Stitch and Bear

A long-running Irish blog with reviews of the best restaurants in Dublin and throughout Ireland. Some wine and cocktails thrown in for good measure!

Thursday, March 26, 2009

My Little Blue Dress - Bruno Maddox


My Little Blue Dress begins in rural England at the beginning of the 20th century. It is initially the memoirs of a female centenarian born in 1900, but after just a few pages into the book, it becomes clear that there is something odd going on. All the memories are too idyllic and the main character speaks like someone from the late 20th century. Our heroine is proposed for the Queen of May in her local town, falls in love with a young man who is sent to fight in the trenches of WWI (and later becomes a war poet!) and then moves to gay Paris in the 1920s, finally becoming a nanny in England prior to the breakout of WWII.
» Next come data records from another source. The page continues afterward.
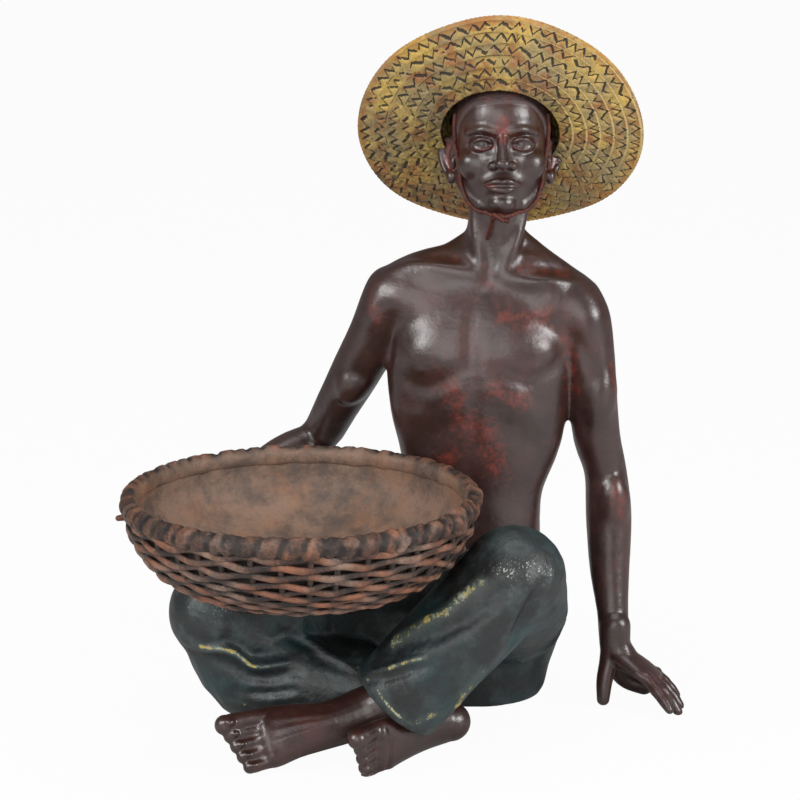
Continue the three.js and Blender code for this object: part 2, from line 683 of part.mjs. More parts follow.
function headShape() {
  const skull = limb(
    [
      [v(0, -12.5, -27.2), 6.5, 4.5],
      [v(0, -10.5, -23), 11.5, 9.5],
      [v(0, -6.5, -16), 15.6, 14],
      [v(0, -3, -8), 18, 17.5],
      [v(0, 0, 0), 19.3, 20.5],
      [v(0, 1.5, 9), 20, 23],
      [v(0, 2.5, 17), 18.6, 21],
      [v(0, 3, 23), 14.5, 16],
      [v(0, 3.5, 26.5), 8.5, 9],
    ],
    {
      sides: 18, steps: 2, crowd: 0.42,
      relief: reliefOf([
        ...pair([20, 4.8, 17, 2.6, 1.0]),
        ...pair([24, 0, 11, 3.2, -2.0]),
        ...pair([42, -6, 15, 4.5, 0.9]),
        ...pair([66, 7, 14, 8, -0.9]),
        [0, -16, 26, 5, 1.6],
        [0, -21.4, 14, 2, -0.9],
        [0, -25.4, 18, 3, 1.3],
      ]),
    },
  );
  const nose = limb(
    [
      [v(0, -18.8, 3.4), 2, 1.8],
      [v(0, -21.2, -2.6), 2.5, 2.4],
      [v(0, -23.6, -8), 3.5, 3],
    ],
    { sides: 8, steps: 1 },
  );
  const mirrored = (make) => join(make(1), make(-1));
  const wings = mirrored((s) => ellipsoid(v(s * 3.7, -21.4, -9.3), v(2.4, 3, 2.2), { around: 7, up: 4 }));
  const eyes = mirrored((s) =>
    ellipsoid(v(s * EYE_SPACING, -15.2, 0.2), v(4.6, 3.9, 3.1), { around: 9, up: 5 }));
  const upperLip = ellipsoid(v(0, -22.2, -16.1), v(6.4, 2.2, 1.5), { around: 8, up: 4 });
  const lowerLip = ellipsoid(v(0, -21.8, -18.8), v(5.4, 2.4, 1.8), { around: 8, up: 4 });
  const ears = mirrored((s) => {
    const tilt = new THREE.Quaternion().setFromEuler(new THREE.Euler(-0.15, 0, -s * 0.4));
    const shell = ellipsoid(v(s * 20.6, 3, -4.5), v(2, 4.6, 7.6), { turn: tilt, around: 9, up: 6 });
    const hollow = ellipsoid(v(s * 22.9, 1.4, -3.6), v(1.9, 2.9, 5), { turn: tilt, around: 7, up: 4 });
    return shell.subtract(hollow);
  });
  return join(skull, nose, wings, eyes, upperLip, lowerLip, ears);
}

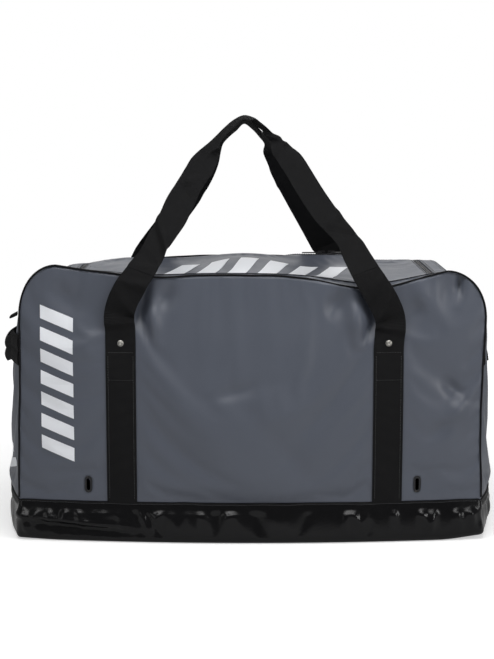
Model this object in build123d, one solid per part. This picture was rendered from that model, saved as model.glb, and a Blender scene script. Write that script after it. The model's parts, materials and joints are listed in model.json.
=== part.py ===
"""Soft hockey equipment bag: fabric panels on a PVC base, a zipped lid, two carry handles, two end handles.

Frame: millimetres, +X along the bag, -Y is the front, +Z up. The origin is on the floor under the bag's middle.
"""

import math
import os

from build123d import *

# ---------------------------------------------------------------- driving dimensions
LENGTH = 762.0  # front panel, between its two end edges
DEPTH = 406.0  # between the front and back corner edges
HEIGHT = 442.0  # floor to the flat of the top
SIDE_BULGE = 30.0  # how far the packed front and back stand out at mid length
END_BULGE = 38.0  # how far the packed ends stand out at mid depth
CORNER_R = 65.0  # round where an end turns into the top
WALL = 2.5  # coated fabric, foam and lining together

BASE_RISE = 64.0  # height of the PVC base's upstand
HEM_WIDTH = 12.0  # folded band along the top of the upstand
HEM_THICK = 1.0
BOARD_THICK = 4.0  # stiffener on the floor of the bag
BOARD_MARGIN = 4.0  # between the board's edge and the walls
TOP_SEAM_X = 335.0  # where the end panels are joined to the top

PIPING_R = 2.4
PIPING_STAND = 2.2  # piping centre outside the edge, along each axis

WEB_WIDTH = 50.0  # 2 inch webbing
WEB_THICK = 2.0
WEB_GAP = 0.5  # air left between the webbing and what it lies on
STRAP_XS = (-212.0, 224.0)  # the left and right straps on the front
RIVET_Z = 331.0
RIVET_CAP_R = 5.5
RIVET_DOME_R = 8.1
SHANK_R = 2.3
FLARE_R = 3.4
RIVET_HOLE_R = 2.6
WASHER_R = 6.0
WASHER_THICK = 1.0
SEWN_TOP = 340.0  # the webbing is sewn down up to here, and free above

LID_HALF = 300.0  # zipper line, each side of the middle
LID_FRONT_Y = -178.0  # the seam that the lid turns about
LID_BACK_Y = 146.0  # zipper line along the back of the lid
LID_R = 60.0
ZIP_FABRIC_GAP = 6.0  # zipper line to the fabric's edge
TAPE_WIDTH = 15.0
TAPE_THICK = 1.0
TEETH_WIDTH = 2.6
TEETH_HIGH = 2.2
TEETH_GAP = 0.8  # zipper line to each row of teeth
WELT_R = 1.2

SLIDER_X = 140.0  # where the two sliders meet
SLIDER_LENGTH = 16.0
SLIDER_WIDTH = 11.4
POST_THICK = 1.2
CROWN_LENGTH = 12.0
CROWN_HIGH = 4.7
CROWN_WIRE = 1.5
PULL_LENGTH = 36.0
PULL_WIDTH = 9.0
PULL_THICK = 1.6
PULL_SLOT = 8.5  # from the pin to the far end of the slot round the crown

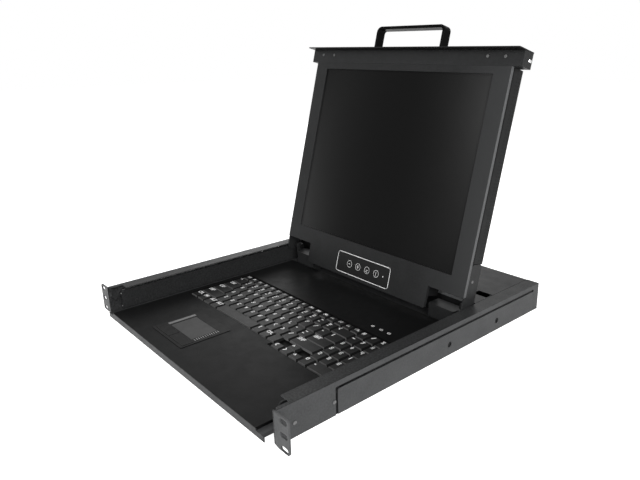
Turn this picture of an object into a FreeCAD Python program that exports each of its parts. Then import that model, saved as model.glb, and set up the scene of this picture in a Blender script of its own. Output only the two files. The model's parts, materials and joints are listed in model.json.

After racing through the first 40 years of her life, the novel begins to turn to it's other path, where we find our heroine living in decrepitude in modern New York, where she is cared for by a young man called Bruno Maddox (clever eh?). Bruno is a struggling writer/novelist caught up in a funk of his own making.

Slowly, this satirical memoir starts to pose some riddles. Who is really writing this memoir? All the oddness and incongruities from earlier sections start to make some sense in this new context.

This is an undoubtedly clever novel. I just wonder if it is too clever but it does try to push the boundaries of what constitutes a novel. Ultimately though, I wasn't enamoured.